Music critics understand at least this one thing: “flawless” is not the same thing as excellent, epiphanal or transformational.

I recently watched maybe fifteen minutes of a movie I’m certain I would never have sat through in its entirety (I am an infamous “walker-outer” of movies that don’t suit me), but I saw enough that I caught the gist of the story line (I’m also a notorious plot-spoiler).

It was the story of a completely zany and irreverent navy captain with a dead-ended career who took on a secret assignment from an admiral to covertly infiltrate another admiral’s fleet.

It was a case of one-upmanship in the guise of a discovery of security vulnerabilities.

This maverick captain who had no prospects in the institutional navy proved himself to be a indomitable warrior in the simulation.

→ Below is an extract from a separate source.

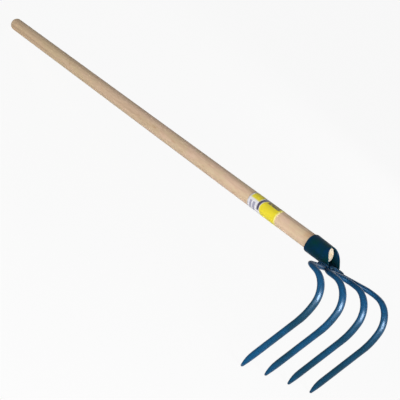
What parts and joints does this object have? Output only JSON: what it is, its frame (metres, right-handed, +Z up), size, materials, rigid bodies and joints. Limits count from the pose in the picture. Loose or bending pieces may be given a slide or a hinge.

The scenario begged the question: what does it mean to be a great naval officer, anyway?

By all common standards, this captain was washed up.

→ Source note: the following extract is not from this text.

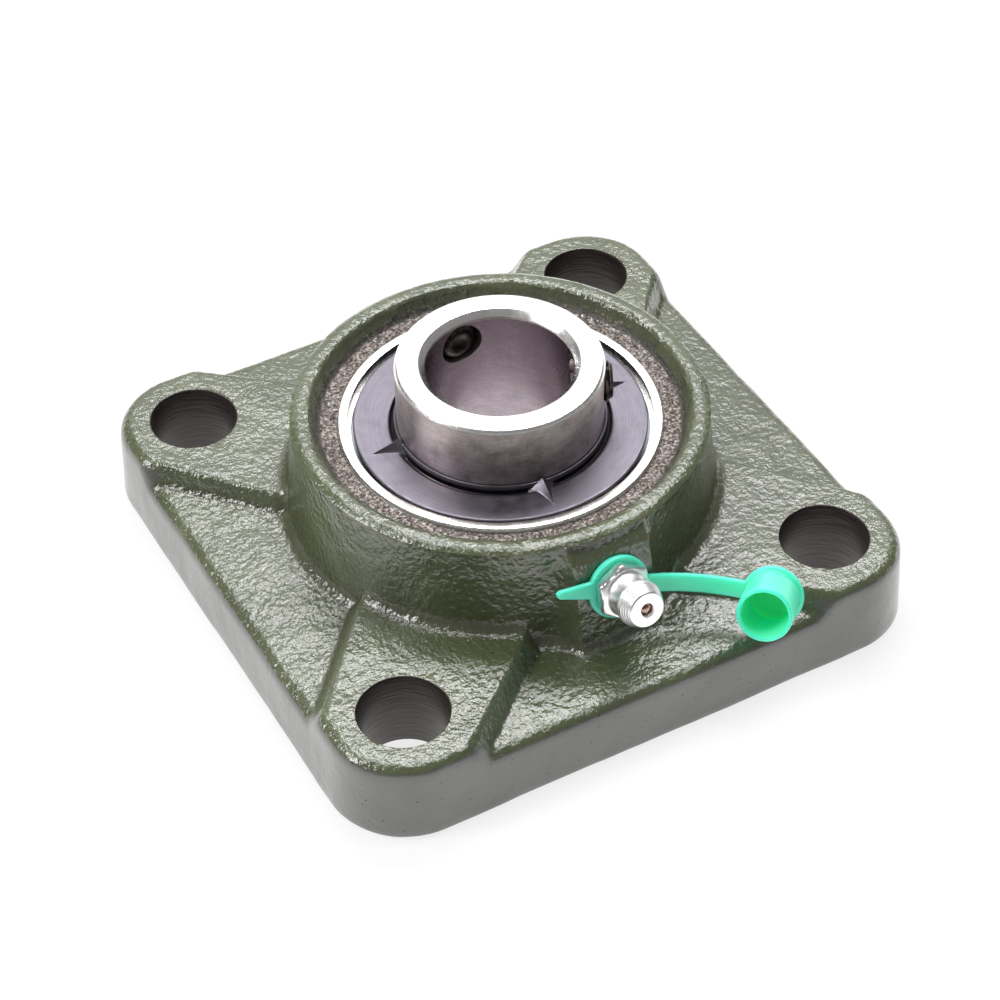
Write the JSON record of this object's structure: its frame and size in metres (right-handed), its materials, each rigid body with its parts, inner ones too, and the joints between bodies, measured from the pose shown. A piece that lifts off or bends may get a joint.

But he demonstrated that the same qualities which made him laughing stock in the institutional navy were the qualities that distinguished him in the face of insurmountable odds.

Let me change gears a little to set up another analogy.

My husband, Oliver, spent many long hours in his youth in a quarry of Southern Utah Picture Stone hauling rock for his grandmother’s rockshop near the entrance to Zion’s National Park.

I love going to that rock shop.

There are dozens of different kinds of rocks, from pumice to obsidian, granite and gems.

It’s fascinating to see how some rocks that seem rather ordinary come out of the tumbler polished into a beautiful striated agate or twinkling opal or starry sapphire.

Along the shelves of the shop there are clock faces on a variety of minerals slabs, anasazi villages carved in sandstone, and rough, ordinary-looking rocks sliced in half to reveal the crystalline structure of a garden-like miniature geode cave.

Each type of rock has its own quality of beauty, and the individual specimens–even the ones which don’t approach the ideal–are lovely in their uniqueness.

So, to tie the two thoughts together…

I awoke in the night after watching that movie wondering: am I educating for uniformity or for excellence?

In lapidary terms—I surely hope I’m not working like crazy to polish a pearl out of a geode.

Obviously, a geode will never be a pearl, no matter how much I polish or pray over it.

And more to the point—why would I want it to be?

The whole point of being a geode is those crazy brilliant geometric eccentricities in the heart of the rough stone.

Kind of like the naval captain in the movie I saw.

Before the simulation, he was a geode in a tumbler.

But when a mentor gave him an opportunity to demonstrate his strengths, he proved to be an invaluable asset.

So I’m thinking: are we so obsessed in our current intellectual climate with “buffing off the rough edges” and meeting minimum standards in maximum areas that we fail to promote the development of personal strengths?

What exactly is “Quality not Conformity”?

Why our enchantment with uniformity? When did we stop rewarding standing out?

When did we stop prizing Excellence?

And most importantly, how do these questions animate and inform our choices as educators?